-- Start Data segment --

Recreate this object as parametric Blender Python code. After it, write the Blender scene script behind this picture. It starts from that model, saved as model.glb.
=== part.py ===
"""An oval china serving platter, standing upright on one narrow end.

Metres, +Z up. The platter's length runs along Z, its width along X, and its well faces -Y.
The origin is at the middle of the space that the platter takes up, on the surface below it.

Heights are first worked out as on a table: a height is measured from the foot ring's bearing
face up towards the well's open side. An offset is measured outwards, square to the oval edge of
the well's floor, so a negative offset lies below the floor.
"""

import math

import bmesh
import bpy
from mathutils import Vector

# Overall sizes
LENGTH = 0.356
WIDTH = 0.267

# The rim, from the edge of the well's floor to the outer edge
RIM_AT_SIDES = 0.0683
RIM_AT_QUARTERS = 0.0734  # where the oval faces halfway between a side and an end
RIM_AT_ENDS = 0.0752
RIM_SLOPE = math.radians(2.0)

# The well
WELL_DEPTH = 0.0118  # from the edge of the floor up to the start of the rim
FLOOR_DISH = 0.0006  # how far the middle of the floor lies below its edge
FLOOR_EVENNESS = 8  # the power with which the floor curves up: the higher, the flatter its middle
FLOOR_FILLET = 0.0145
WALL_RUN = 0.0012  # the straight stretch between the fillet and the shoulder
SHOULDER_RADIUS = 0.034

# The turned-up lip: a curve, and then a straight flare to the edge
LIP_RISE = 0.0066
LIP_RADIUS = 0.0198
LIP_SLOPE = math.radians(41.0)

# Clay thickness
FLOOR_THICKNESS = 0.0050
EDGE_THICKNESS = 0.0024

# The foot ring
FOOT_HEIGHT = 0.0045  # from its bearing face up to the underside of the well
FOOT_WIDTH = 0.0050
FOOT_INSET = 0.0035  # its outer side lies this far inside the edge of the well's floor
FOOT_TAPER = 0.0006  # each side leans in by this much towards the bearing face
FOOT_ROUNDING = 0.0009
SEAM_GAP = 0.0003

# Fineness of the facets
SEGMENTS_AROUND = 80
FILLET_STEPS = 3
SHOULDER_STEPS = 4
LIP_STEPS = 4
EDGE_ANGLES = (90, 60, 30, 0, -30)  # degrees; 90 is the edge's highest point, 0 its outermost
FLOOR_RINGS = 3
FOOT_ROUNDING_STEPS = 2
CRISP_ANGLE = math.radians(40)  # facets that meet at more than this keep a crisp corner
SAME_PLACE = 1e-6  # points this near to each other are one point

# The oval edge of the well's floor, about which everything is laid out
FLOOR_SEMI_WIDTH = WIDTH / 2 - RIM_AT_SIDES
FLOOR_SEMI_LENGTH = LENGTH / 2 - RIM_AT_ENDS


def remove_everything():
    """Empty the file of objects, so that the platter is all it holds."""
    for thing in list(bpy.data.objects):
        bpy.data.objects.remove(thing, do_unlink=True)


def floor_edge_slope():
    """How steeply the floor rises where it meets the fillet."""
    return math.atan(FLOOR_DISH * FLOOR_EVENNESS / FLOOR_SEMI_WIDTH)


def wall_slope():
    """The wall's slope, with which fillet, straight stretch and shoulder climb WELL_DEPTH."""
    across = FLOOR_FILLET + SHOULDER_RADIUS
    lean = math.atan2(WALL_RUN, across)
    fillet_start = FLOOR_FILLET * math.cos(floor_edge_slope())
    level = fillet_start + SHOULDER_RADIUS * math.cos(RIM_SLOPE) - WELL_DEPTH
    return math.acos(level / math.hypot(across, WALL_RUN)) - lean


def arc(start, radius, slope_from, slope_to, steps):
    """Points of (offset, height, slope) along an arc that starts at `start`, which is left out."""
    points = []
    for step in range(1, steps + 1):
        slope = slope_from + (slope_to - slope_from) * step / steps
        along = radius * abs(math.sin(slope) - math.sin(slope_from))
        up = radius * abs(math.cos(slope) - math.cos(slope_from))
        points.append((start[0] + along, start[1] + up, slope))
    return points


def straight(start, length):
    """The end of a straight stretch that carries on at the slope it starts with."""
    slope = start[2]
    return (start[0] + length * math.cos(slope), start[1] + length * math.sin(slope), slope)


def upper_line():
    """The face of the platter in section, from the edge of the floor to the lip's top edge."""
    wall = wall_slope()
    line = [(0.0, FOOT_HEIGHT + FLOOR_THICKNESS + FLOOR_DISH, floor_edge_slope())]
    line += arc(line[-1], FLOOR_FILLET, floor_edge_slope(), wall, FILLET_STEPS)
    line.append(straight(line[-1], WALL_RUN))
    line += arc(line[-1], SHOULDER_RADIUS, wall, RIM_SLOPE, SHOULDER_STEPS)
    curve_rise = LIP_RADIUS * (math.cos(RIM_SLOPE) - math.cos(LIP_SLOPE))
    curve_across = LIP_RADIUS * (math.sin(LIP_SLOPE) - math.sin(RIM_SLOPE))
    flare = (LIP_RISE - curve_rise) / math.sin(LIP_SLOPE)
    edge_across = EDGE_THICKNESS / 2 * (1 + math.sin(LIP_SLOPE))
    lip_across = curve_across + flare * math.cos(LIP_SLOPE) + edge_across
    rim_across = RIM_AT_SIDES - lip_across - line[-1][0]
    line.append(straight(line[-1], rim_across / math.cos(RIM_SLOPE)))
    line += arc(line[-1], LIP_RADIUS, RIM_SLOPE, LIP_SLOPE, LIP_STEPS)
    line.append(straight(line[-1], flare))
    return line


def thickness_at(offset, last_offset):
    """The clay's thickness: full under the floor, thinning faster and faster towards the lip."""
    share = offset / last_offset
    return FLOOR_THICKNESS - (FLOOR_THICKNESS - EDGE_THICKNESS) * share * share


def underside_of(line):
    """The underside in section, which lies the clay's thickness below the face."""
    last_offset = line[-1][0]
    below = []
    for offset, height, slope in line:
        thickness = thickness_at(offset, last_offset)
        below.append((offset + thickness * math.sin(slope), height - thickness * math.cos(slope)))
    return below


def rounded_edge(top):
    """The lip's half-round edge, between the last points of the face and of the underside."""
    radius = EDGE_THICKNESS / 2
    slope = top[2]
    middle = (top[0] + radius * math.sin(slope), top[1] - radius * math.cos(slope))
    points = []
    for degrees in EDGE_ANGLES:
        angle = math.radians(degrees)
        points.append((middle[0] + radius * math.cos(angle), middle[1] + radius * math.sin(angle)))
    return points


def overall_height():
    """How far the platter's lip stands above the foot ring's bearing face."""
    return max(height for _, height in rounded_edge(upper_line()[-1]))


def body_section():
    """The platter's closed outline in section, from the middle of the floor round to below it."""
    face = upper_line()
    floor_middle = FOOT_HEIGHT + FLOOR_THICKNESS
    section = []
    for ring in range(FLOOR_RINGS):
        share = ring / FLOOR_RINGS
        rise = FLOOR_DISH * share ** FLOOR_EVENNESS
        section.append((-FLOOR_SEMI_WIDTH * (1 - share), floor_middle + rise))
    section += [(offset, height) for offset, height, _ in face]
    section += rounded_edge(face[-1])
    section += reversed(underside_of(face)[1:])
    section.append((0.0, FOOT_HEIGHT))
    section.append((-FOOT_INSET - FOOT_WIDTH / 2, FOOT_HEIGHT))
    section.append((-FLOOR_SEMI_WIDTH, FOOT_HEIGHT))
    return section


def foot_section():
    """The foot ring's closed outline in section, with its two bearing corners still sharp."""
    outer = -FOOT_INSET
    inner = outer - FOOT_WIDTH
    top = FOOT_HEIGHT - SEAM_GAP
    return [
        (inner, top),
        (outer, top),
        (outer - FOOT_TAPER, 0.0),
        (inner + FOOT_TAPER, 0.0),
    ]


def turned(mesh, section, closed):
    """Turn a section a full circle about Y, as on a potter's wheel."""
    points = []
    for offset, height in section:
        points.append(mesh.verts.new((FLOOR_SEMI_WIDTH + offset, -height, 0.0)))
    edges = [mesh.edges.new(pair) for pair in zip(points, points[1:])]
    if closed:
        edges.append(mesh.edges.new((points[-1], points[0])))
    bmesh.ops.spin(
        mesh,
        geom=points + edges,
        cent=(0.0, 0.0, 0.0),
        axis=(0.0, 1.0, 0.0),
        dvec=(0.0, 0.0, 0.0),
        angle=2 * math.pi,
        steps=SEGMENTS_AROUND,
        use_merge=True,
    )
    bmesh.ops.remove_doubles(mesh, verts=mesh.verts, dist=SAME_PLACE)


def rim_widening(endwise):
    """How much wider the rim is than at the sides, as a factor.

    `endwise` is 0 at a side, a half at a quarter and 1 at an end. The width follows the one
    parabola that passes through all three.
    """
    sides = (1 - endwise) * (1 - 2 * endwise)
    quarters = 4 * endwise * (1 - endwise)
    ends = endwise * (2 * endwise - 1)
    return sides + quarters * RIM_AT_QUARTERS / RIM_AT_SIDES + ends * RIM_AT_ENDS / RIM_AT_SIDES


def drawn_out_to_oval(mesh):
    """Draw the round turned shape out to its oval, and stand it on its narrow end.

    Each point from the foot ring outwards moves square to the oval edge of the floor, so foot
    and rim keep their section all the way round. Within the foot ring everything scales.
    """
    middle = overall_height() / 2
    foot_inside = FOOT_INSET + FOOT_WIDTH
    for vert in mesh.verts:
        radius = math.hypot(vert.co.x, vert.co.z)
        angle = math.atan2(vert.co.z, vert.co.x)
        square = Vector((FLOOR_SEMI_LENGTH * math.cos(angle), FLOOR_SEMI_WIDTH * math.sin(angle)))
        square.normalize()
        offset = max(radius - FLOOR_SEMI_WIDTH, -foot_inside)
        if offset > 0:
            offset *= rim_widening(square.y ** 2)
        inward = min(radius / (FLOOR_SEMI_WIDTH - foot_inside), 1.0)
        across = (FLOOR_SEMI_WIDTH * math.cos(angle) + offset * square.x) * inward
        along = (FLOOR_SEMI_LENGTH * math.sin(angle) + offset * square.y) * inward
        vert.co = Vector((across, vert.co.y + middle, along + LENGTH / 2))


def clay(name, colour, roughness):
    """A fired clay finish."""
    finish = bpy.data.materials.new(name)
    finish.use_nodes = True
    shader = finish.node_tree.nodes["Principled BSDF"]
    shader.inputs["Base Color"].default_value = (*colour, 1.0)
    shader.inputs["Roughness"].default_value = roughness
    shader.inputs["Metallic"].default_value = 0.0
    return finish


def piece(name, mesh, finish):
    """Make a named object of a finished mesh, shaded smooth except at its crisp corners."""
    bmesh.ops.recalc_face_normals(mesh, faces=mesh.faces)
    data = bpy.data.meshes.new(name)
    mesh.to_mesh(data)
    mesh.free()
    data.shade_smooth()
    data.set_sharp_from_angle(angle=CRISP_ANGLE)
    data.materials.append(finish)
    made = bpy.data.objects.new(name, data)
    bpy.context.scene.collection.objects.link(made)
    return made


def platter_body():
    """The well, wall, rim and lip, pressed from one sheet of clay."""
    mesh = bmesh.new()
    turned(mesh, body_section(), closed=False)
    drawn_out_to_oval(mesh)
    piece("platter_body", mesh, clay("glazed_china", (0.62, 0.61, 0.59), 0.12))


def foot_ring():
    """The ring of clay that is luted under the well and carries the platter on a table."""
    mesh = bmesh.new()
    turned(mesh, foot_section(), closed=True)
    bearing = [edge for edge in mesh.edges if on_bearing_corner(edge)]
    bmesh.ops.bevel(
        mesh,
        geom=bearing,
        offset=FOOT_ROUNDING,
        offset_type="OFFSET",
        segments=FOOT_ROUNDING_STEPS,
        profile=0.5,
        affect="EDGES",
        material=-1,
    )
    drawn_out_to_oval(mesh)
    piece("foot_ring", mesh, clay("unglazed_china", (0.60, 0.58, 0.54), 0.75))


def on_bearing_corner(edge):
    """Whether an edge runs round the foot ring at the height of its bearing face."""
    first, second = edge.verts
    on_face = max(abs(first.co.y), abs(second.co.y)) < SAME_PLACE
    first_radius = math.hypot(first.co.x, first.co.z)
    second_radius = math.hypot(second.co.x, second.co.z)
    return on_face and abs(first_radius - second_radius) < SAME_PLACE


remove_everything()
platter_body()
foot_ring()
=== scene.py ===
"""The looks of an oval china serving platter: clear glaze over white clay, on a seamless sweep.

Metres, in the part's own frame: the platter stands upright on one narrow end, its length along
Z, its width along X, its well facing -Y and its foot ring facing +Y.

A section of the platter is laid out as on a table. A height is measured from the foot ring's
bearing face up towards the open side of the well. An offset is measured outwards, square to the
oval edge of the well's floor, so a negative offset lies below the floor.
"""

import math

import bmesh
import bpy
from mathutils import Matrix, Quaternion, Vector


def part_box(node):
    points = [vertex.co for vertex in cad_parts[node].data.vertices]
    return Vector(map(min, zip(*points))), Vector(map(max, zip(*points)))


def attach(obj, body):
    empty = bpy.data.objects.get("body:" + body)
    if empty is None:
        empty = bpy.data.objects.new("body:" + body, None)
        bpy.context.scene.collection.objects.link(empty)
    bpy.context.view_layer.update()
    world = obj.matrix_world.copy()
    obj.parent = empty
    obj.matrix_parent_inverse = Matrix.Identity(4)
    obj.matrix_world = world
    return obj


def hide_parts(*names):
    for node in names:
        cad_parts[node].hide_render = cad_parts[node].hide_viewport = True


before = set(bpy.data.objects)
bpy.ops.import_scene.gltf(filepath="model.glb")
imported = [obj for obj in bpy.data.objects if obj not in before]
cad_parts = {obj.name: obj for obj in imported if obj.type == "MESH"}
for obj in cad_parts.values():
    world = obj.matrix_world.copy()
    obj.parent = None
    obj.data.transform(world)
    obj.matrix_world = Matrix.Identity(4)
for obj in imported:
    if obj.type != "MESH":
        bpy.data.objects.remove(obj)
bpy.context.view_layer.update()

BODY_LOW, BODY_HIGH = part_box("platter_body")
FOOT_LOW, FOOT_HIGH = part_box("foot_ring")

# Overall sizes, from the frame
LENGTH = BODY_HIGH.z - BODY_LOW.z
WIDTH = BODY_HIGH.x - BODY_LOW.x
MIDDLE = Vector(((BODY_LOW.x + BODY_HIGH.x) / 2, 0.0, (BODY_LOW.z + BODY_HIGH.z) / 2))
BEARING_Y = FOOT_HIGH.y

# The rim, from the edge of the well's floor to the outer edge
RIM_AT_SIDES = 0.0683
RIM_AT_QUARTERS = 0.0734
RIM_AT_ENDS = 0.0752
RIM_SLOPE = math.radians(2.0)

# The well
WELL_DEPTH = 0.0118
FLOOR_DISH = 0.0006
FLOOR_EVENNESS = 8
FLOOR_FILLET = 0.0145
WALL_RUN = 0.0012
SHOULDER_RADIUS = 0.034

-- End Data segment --

= Brief =
Transcribe precisely the lines between the one that contains "return on_face and" and the one that contains "from mathutils import Matrix, Quaternion, Vector", counting those two lines as part of the range.

= Worked solution =
    return on_face and abs(first_radius - second_radius) < SAME_PLACE


remove_everything()
platter_body()
foot_ring()
=== scene.py ===
"""The looks of an oval china serving platter: clear glaze over white clay, on a seamless sweep.

Metres, in the part's own frame: the platter stands upright on one narrow end, its length along
Z, its width along X, its well facing -Y and its foot ring facing +Y.

A section of the platter is laid out as on a table. A height is measured from the foot ring's
bearing face up towards the open side of the well. An offset is measured outwards, square to the
oval edge of the well's floor, so a negative offset lies below the floor.
"""

import math

import bmesh
import bpy
from mathutils import Matrix, Quaternion, Vector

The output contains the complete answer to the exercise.